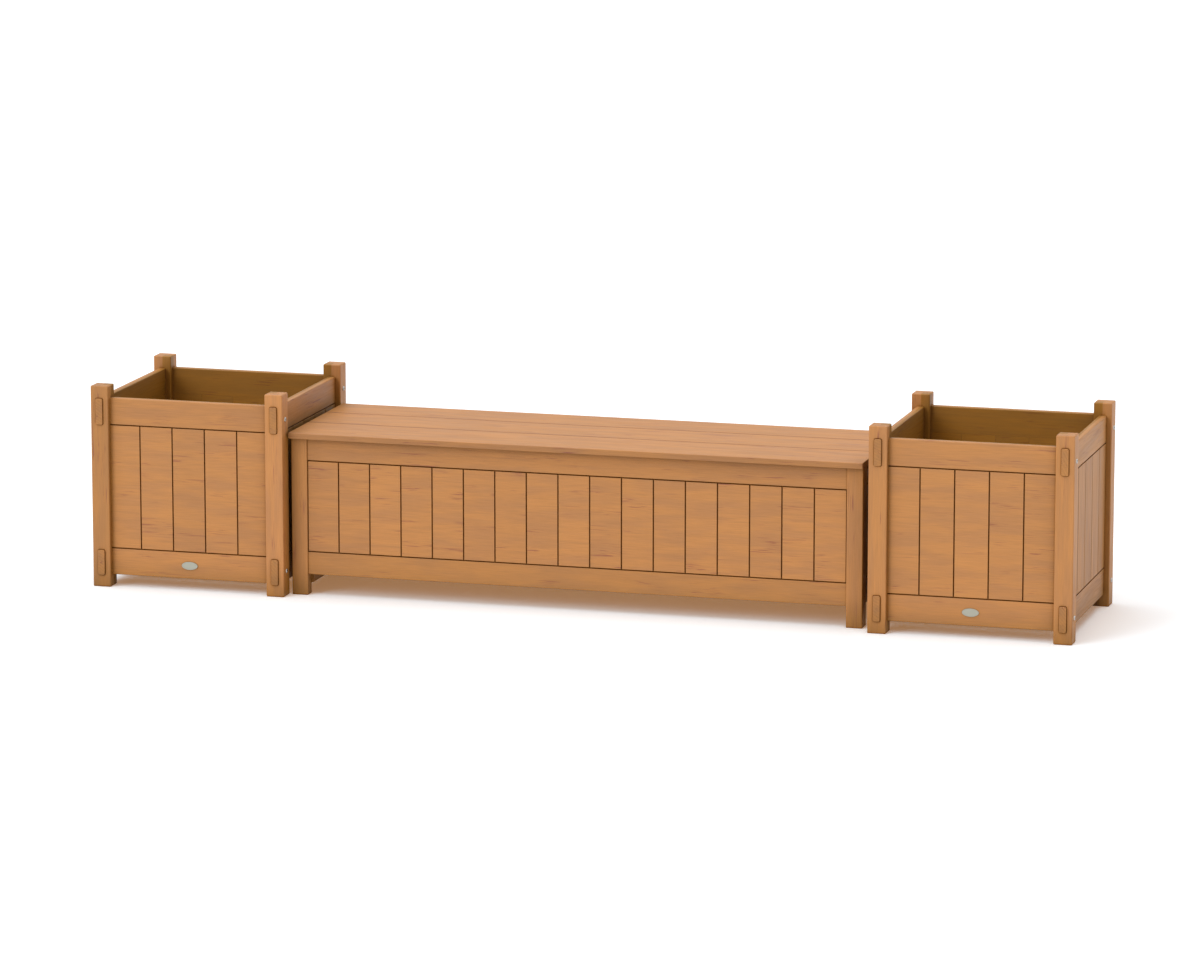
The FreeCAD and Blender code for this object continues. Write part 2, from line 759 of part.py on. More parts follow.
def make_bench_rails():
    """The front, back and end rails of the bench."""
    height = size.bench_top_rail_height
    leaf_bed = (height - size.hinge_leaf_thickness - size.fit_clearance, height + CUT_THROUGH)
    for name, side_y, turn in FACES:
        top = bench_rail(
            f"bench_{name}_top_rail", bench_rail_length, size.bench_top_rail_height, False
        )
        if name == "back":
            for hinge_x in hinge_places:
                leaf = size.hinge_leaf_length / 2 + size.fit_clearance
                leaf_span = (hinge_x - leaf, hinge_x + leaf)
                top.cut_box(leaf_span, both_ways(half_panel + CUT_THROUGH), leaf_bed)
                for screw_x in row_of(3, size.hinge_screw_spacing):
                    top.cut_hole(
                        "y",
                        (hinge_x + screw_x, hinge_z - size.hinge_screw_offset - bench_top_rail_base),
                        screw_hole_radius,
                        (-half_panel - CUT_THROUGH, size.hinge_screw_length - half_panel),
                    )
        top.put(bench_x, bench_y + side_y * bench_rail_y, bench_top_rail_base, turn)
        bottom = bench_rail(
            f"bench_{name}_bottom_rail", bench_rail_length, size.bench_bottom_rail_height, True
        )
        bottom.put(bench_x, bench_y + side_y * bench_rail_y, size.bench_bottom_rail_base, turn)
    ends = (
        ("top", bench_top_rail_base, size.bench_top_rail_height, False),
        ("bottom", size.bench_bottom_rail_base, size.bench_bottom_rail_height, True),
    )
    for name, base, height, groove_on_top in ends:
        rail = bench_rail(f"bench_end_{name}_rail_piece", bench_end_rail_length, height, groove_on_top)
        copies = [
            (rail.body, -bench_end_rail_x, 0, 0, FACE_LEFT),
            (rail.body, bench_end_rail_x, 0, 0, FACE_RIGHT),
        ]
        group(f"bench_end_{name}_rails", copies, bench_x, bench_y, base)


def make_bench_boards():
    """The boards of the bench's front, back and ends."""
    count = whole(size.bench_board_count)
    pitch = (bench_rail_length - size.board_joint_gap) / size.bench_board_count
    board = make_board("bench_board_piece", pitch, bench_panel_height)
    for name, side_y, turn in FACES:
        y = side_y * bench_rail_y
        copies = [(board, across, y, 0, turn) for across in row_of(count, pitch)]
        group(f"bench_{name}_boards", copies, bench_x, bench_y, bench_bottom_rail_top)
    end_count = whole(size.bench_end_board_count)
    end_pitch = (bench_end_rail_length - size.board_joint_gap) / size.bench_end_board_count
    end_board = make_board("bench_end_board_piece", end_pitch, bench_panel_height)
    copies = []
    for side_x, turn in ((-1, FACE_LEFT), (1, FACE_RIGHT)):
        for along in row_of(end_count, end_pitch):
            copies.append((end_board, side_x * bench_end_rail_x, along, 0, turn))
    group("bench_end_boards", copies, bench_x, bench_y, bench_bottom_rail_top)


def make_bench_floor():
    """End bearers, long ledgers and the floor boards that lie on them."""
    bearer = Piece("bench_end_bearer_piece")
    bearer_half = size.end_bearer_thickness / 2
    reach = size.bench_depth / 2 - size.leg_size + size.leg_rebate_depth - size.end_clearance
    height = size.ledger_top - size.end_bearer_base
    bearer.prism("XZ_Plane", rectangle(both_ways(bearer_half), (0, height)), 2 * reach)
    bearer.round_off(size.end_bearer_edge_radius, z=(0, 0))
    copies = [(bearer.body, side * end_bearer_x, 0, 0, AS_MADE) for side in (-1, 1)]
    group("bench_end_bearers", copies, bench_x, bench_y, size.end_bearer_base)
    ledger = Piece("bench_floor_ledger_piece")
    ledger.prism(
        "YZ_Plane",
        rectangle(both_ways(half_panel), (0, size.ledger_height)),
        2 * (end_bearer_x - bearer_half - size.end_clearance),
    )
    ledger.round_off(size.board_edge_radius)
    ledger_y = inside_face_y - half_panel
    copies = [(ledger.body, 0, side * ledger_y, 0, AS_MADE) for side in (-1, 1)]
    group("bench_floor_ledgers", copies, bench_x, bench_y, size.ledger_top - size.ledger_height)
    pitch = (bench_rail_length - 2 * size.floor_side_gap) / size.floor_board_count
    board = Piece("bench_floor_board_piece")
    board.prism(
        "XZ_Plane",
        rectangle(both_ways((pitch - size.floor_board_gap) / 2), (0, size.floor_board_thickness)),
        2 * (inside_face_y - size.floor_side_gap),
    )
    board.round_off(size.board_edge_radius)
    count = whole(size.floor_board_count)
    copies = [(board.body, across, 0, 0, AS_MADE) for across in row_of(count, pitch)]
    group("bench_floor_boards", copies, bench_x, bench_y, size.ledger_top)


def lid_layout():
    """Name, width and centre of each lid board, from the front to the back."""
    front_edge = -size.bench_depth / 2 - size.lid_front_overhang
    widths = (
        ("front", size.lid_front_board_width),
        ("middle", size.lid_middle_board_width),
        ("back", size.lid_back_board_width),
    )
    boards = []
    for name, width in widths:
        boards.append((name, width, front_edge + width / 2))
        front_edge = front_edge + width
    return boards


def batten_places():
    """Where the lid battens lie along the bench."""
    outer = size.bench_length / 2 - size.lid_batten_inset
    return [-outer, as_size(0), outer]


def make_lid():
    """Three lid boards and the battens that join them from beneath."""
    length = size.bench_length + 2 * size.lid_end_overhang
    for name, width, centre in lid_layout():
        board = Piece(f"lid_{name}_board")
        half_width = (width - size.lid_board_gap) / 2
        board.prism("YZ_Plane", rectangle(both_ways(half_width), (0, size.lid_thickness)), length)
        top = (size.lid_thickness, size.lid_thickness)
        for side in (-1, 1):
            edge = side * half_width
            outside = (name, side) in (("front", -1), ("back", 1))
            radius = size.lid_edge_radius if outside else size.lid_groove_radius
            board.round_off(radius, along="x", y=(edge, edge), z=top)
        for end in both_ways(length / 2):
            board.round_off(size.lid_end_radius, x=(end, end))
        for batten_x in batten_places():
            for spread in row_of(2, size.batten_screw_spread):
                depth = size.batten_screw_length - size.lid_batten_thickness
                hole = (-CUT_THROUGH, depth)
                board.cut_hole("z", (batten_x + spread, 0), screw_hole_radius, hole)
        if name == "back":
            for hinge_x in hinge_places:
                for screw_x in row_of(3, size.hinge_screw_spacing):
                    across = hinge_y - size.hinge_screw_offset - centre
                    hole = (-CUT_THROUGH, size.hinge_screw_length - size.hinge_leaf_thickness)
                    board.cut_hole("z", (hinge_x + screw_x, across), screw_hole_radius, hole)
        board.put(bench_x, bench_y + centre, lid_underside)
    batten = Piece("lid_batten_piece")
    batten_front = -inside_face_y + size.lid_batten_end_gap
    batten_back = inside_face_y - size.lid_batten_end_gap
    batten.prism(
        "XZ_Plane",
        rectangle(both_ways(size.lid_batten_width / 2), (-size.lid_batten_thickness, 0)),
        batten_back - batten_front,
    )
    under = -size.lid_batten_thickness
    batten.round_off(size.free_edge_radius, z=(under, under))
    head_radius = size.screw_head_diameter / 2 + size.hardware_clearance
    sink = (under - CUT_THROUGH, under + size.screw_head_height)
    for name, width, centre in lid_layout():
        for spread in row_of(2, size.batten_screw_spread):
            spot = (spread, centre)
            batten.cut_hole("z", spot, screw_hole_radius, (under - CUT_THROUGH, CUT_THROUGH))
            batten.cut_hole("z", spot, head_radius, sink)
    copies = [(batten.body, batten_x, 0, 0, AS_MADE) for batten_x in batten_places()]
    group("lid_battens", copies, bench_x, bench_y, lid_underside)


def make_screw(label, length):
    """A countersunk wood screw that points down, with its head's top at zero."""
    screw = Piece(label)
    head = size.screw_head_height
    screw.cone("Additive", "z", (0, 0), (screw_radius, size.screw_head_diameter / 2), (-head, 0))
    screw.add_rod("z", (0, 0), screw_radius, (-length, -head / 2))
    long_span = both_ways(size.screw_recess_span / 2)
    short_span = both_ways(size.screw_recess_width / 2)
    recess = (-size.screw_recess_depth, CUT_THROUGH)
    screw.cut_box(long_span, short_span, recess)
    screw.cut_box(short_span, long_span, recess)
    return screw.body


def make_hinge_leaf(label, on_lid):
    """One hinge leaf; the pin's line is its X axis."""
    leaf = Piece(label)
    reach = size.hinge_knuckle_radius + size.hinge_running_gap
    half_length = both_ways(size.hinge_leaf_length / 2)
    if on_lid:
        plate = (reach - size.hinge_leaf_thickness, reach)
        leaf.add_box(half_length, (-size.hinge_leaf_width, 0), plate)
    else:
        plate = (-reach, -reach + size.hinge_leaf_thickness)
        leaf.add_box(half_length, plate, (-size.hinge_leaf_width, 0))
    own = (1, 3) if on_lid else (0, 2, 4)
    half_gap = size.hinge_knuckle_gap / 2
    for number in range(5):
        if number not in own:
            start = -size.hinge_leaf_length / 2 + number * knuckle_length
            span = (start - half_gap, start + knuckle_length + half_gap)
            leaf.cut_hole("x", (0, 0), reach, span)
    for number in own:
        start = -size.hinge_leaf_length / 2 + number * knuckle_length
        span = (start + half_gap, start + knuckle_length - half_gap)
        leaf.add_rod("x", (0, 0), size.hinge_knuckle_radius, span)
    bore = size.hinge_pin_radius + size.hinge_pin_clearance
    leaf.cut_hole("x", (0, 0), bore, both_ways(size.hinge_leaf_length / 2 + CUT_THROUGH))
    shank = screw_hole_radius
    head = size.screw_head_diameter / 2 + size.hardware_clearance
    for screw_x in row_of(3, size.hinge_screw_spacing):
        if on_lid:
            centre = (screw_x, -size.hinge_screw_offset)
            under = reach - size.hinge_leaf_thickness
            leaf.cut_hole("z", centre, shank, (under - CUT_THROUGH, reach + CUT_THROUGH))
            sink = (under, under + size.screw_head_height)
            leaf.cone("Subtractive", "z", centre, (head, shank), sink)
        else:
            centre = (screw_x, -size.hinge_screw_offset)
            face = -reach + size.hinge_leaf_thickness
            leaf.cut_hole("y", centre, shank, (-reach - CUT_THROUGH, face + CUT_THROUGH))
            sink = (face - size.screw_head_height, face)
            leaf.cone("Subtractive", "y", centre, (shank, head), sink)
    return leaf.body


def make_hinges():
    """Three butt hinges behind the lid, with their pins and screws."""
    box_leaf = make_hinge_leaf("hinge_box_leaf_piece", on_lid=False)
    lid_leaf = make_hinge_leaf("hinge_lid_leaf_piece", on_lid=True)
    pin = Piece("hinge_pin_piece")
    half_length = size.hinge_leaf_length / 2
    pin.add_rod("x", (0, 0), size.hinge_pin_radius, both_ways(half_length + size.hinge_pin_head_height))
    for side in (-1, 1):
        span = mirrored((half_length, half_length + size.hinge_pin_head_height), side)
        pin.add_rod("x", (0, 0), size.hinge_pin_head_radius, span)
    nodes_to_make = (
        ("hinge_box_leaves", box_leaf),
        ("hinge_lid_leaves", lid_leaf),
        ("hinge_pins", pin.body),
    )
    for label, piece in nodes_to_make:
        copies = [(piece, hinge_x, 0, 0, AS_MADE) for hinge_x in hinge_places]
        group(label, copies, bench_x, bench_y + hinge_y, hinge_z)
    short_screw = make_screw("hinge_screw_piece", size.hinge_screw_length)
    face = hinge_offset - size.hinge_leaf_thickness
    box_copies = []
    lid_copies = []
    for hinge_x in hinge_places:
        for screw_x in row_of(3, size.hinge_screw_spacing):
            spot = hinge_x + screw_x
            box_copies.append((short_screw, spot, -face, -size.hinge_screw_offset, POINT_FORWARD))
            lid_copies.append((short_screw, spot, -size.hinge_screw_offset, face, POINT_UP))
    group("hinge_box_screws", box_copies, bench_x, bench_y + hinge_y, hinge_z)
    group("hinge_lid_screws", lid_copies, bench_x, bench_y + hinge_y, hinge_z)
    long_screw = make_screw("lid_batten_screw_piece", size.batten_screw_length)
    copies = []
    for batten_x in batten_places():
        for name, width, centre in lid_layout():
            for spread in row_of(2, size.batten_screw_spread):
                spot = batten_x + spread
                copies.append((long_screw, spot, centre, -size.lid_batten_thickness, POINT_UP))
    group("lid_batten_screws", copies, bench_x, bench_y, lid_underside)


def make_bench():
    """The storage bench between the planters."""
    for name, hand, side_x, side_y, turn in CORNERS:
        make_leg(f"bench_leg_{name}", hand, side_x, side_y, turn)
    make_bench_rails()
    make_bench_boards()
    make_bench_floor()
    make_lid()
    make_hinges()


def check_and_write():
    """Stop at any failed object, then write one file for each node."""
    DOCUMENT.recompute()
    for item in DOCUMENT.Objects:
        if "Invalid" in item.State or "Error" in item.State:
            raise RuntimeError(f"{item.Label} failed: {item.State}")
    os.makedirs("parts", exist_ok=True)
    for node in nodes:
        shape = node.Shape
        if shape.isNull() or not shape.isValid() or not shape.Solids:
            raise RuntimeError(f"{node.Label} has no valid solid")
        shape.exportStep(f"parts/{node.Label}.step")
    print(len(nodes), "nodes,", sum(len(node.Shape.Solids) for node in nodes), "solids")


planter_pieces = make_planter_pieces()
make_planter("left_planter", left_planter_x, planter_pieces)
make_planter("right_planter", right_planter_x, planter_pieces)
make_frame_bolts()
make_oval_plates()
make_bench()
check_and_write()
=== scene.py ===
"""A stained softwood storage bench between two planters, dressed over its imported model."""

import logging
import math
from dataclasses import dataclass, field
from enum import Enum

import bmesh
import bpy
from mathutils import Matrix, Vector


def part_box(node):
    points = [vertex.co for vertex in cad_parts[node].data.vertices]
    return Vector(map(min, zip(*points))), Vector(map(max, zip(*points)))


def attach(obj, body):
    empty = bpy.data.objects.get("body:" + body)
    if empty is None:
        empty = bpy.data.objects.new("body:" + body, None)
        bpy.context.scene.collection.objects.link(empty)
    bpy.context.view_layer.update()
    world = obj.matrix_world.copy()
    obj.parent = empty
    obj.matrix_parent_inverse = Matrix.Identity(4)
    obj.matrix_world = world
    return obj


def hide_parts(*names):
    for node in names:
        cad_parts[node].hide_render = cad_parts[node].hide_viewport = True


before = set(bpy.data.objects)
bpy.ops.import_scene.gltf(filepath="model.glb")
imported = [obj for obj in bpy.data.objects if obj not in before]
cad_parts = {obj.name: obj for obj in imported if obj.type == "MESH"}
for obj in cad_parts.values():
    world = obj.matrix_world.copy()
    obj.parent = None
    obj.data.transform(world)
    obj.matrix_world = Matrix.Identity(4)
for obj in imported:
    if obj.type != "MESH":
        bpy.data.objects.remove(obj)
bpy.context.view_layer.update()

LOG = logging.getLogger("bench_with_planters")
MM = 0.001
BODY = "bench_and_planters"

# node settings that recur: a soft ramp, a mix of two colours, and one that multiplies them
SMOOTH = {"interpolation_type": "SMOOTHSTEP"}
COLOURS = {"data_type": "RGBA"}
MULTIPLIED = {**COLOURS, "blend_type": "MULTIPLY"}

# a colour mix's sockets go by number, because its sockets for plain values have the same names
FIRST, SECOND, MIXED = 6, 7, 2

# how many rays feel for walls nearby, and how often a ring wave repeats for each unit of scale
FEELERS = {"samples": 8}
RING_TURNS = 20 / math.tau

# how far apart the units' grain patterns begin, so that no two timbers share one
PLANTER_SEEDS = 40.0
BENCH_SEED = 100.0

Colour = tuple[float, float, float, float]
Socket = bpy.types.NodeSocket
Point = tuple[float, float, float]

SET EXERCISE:
Give again the lines from the line holding "obj.data.transform(world)" through the close of the listing, both included, exactly as written and with nothing else.

RESPONSE TO THIS TASK:
    obj.data.transform(world)
    obj.matrix_world = Matrix.Identity(4)
for obj in imported:
    if obj.type != "MESH":
        bpy.data.objects.remove(obj)
bpy.context.view_layer.update()

LOG = logging.getLogger("bench_with_planters")
MM = 0.001
BODY = "bench_and_planters"

# node settings that recur: a soft ramp, a mix of two colours, and one that multiplies them
SMOOTH = {"interpolation_type": "SMOOTHSTEP"}
COLOURS = {"data_type": "RGBA"}
MULTIPLIED = {**COLOURS, "blend_type": "MULTIPLY"}

# a colour mix's sockets go by number, because its sockets for plain values have the same names
FIRST, SECOND, MIXED = 6, 7, 2

# how many rays feel for walls nearby, and how often a ring wave repeats for each unit of scale
FEELERS = {"samples": 8}
RING_TURNS = 20 / math.tau

# how far apart the units' grain patterns begin, so that no two timbers share one
PLANTER_SEEDS = 40.0
BENCH_SEED = 100.0

Colour = tuple[float, float, float, float]
Socket = bpy.types.NodeSocket
Point = tuple[float, float, float]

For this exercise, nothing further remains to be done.